Use the “split the party” rule strategically. While the paladin and bard negotiate with the duke, the rogue is snooping through his records, and the wizard is researching the duke’s magical defenses. These parallel scenes create natural break points and give everyone something to do.
Introduce time pressure. The party has until sunset to forge an alliance before the enemy army arrives. The noble they’re negotiating with has another appointment in an hour. These constraints prevent diplomatic encounters from dragging and force players to make decisions rather than endlessly deliberating.
Building a Diplomacy-Focused Campaign
When players commit to a diplomacy campaign from session zero, you can build something special—a world where their words reshape nations, where alliances formed early carry through the entire arc, and where combat feels significant because it represents broken negotiations and failure rather than default gameplay.
These campaigns reward table groups who enjoy collaborative storytelling, who like playing characters with depth, and who want their choices to create visible changes in the world. The merchant empire the party helped establish becomes a major power. The peace treaty they brokered holds for years. The civil war they failed to prevent reshapes the kingdom’s borders. The world remembers what they said and did.
Most DMs running faction-heavy campaigns eventually need a Bulk 10d10 Assorted Ceramic Dice Set on hand for mass NPC checks and simultaneous rival faction actions.

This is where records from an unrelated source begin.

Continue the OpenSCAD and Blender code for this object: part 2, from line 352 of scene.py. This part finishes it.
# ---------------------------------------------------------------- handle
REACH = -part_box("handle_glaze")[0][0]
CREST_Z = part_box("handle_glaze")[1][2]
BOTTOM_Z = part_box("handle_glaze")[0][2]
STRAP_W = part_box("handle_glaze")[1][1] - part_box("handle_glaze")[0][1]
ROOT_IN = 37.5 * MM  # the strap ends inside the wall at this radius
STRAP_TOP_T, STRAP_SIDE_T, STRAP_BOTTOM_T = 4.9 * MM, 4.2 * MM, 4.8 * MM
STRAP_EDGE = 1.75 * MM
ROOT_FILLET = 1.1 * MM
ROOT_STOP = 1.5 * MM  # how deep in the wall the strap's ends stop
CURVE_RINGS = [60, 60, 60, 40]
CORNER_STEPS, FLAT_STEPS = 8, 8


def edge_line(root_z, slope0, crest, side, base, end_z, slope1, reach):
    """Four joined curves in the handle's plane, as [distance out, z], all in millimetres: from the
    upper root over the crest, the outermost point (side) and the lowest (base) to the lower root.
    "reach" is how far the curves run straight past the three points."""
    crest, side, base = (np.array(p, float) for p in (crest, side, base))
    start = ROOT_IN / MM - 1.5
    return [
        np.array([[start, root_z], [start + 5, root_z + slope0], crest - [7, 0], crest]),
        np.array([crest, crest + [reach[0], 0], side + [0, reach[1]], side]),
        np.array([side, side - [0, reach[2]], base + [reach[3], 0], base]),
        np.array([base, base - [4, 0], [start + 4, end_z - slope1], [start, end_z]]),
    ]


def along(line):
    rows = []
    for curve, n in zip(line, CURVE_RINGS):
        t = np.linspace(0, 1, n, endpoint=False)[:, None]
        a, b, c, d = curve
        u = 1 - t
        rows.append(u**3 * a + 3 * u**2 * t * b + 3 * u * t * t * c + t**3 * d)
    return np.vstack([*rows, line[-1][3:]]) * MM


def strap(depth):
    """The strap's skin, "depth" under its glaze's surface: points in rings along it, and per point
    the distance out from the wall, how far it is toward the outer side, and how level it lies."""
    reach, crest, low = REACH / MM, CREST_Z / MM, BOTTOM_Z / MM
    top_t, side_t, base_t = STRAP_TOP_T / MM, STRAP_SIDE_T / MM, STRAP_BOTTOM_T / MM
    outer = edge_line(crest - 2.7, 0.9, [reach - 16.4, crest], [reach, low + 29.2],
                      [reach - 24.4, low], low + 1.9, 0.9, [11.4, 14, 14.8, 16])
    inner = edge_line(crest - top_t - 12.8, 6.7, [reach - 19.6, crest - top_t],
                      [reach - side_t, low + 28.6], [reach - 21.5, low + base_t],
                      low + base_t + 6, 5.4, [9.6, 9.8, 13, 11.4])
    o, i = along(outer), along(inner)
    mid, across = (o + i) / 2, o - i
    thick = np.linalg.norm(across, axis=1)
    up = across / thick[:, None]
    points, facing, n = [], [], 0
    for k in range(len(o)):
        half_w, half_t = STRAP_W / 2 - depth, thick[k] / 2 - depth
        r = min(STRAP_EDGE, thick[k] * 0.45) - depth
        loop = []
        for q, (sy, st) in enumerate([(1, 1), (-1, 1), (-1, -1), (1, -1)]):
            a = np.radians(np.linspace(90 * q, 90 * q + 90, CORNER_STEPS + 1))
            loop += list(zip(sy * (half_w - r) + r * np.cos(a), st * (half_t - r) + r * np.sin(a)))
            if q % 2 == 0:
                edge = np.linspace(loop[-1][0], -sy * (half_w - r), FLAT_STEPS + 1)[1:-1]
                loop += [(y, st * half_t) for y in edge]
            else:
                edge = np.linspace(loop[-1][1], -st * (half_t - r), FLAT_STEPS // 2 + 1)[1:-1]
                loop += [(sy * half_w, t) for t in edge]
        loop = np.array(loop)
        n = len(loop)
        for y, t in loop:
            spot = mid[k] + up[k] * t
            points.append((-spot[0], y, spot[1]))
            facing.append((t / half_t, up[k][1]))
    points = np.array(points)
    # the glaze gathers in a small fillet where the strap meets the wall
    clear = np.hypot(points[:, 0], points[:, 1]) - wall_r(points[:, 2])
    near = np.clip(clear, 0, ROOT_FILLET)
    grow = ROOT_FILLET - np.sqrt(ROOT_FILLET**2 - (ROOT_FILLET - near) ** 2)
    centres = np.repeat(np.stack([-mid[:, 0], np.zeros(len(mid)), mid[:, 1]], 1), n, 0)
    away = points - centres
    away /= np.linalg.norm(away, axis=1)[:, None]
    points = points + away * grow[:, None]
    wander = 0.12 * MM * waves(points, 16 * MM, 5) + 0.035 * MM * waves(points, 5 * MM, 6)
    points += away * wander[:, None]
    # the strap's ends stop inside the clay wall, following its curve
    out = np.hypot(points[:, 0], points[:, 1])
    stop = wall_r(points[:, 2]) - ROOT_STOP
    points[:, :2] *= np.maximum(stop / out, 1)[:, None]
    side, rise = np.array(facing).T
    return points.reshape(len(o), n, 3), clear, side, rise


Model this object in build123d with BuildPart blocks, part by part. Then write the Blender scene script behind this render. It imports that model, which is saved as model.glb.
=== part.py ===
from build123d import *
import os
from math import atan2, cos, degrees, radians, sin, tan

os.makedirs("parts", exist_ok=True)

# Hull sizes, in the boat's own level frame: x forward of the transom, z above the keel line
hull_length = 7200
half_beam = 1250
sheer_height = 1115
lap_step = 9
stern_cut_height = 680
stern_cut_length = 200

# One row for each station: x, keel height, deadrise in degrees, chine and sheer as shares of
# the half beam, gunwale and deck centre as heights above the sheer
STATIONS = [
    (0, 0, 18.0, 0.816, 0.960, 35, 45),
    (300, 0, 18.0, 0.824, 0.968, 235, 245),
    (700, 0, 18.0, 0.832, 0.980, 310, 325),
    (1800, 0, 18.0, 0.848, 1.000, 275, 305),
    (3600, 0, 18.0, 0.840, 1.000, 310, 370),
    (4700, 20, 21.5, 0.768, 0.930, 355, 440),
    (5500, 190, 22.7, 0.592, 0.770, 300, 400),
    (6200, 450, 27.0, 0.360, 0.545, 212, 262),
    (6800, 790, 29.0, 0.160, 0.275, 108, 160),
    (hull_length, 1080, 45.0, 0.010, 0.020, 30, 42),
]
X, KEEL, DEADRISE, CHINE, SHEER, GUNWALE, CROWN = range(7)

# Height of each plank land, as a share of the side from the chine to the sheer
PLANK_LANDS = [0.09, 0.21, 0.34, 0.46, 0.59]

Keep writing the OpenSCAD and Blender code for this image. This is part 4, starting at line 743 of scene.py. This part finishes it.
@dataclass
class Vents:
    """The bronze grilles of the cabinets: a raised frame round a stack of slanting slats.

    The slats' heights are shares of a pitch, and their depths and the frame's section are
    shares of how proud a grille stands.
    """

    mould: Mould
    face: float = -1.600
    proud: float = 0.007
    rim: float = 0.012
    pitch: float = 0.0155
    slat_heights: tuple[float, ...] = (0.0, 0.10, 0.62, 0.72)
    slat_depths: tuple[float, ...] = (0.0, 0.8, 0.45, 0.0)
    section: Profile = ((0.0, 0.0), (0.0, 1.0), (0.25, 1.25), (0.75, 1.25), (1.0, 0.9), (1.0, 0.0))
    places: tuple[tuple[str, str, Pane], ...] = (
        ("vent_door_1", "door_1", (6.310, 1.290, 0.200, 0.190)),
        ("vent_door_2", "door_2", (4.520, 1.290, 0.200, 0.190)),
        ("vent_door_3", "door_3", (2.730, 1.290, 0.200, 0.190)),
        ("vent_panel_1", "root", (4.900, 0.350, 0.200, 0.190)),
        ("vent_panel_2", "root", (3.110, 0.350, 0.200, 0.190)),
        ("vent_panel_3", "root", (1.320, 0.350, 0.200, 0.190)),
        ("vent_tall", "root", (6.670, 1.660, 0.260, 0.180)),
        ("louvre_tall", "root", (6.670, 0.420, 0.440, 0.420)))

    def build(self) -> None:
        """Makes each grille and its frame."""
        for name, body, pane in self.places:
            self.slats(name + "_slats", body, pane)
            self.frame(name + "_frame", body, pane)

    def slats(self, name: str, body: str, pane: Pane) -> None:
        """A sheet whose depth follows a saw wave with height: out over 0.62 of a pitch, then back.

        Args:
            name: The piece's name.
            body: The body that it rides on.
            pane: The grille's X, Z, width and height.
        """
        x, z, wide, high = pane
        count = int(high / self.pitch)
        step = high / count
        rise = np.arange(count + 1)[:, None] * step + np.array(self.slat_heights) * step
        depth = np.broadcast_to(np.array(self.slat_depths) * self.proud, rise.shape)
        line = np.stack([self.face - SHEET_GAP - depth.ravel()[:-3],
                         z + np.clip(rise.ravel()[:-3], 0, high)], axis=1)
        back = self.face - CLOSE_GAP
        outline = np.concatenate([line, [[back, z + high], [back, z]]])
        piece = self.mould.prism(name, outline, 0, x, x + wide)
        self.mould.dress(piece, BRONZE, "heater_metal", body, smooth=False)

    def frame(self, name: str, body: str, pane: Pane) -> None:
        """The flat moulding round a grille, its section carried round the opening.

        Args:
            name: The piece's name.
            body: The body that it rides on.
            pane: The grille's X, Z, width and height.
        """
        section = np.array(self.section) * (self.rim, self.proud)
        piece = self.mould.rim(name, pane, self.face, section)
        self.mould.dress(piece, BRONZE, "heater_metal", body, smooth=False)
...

Done well, a diplomacy-focused campaign creates stories players remember long after the dice are packed away. The tension of facing down a hostile faction leader without combat to fall back on. The satisfaction of forging an impossible alliance through clever negotiation. The consequences of a diplomatic failure that changes everything. These moments define characters in ways that combat rarely matches, and they showcase what makes tabletop RPGs unique among gaming experiences.